M. Kemal, bu endişesini yakın çevresiyle konuştuktan sonra, İsmet Paşa’nın hesabının kesilmesine ve defterinin dürülmesine karar verildi: İsmet Paşa, bir tertiple öldürülmeli. Aksi takdirde, hükûmetin başına getirilmiş olan Bayar'ı rahat bırakmaz.
Nitekim, ölümcül hastalığı ilerleyen M. Kemal, ölümünden iki ay önce kaleme aldığı "Vasiyetnâme"nin 5. maddesindeki ifadelerinden de anlaşılıyor ki, kendisinde, İsmet Paşa’nın “bertaraf edilmiş olduğu” yönünde bir kanaat hasıl olmuş.
İşte 5. maddedeki o ifadeler: "İsmet İnönü'nün çocuklarına yüksek tahsillerini ikmâl için muhtaç olacakları yardım yapılacaktır."
Bunun aksi yönündeki tezi savunanlar da olmuş; ancak, onlar hiçbir zaman Pembe Köşk'te oturan "İkinci Adam" İsmet Paşa’nın çocuklarının neden "yardıma muhtaç oldukları" meselesinin tatminkâr bir cevabını verememiş, izahını yapamamışlardır.
* * *
İsmet Paşa’nın sûikastten kurtulmasına birinci derecede sebep olan kişi, Dr.
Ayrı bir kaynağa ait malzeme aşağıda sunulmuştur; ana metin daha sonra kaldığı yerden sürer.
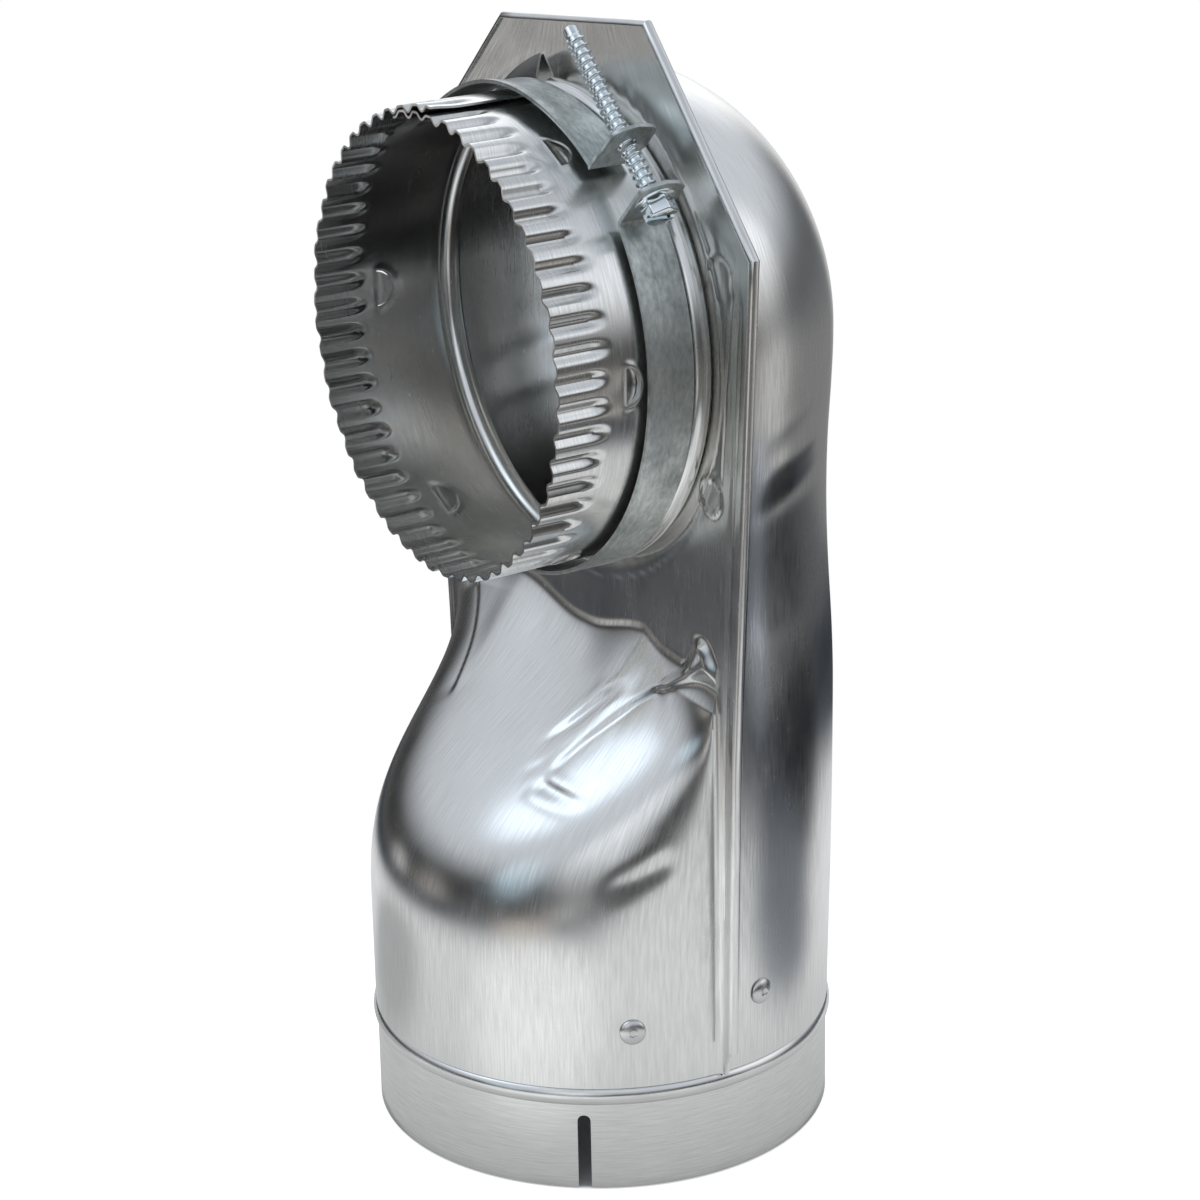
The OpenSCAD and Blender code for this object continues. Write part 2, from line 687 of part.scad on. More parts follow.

Refik Saydam'dır.
M. Kemal'in ölümünden hemen sonraki gün siyaset sahnesine dönen ve (F. Çakmak’ın da gayretiyle) Cumhurbaşkanlığına seçtirilen İsmet Paşa, birkaç ay sonra da Başbakan Celal Bayar'ın işine son verdi.
Bayar'ın yerine ise, kendisine “can borcu” olan Dr. Refik Saydam'ı Başbakanlık makamına getirtti. (25 Ocak 1939) Saydam, ölünceye (1942) kadar da bu makamda kaldı.
1938 yılı başından itibaren, meydan bütünüyle İsmet Paşa’ya kaldı. O da, siyaset arenasında dolu dizgin at koşturdu. Öyle ki, bir süre sonra para ve pulların üzerindeki M. Kemal'in resimlerini kaldırtarak, yerine kendi resimlerini koydurdu.
Ne var ki, onun bu tasarrufu uzun süre devam etmedi, edemedi. Atatürkçüler bu konuda daha baskın çıktılar ve özellikle para ile pulların üzerindeki İsmet Paşa’nın resimlerini kaldırtarak yeniden eskiye dönüşü sağlamış oldular.
* * *
26 Aralık 1938 günkü CHP Olağanüstü Kurultayı’nda "Değişmez Başkan" olarak kabul ve ilân edilen İsmet Paşa’yı siyaset sahnesinden uzaklaştıran kişi ise, onun sekreteri Bülent Ecevit oldu.
7 Mayıs 1972'de yapılan CHP Olağanüstü Kurultayı’nda, genel başkanlık yarışını kaybeden İsmet Paşa, kısa bir süre sonra siyasetten çekildi; bundan bir buçuk yıl sonra da hayattan çekildi.
Acip bir durum: Halk Partisi’ne liderlik yapan M. Kemal İnönü’ye, İnönü Ecevit’e, Ecevit Baykal’a küs gitti. Baykal ile Kılıçdaroğlu’nun arası da limonî vaziyette...
***
@salihoglulatif:
Mendil satan çocuk, burnunu koluyla siliyorsa, büyük ihtimâl, “okul harcı”nı, yahut "günlük kazancı"nı kaybetme kaygısını taşıyordur.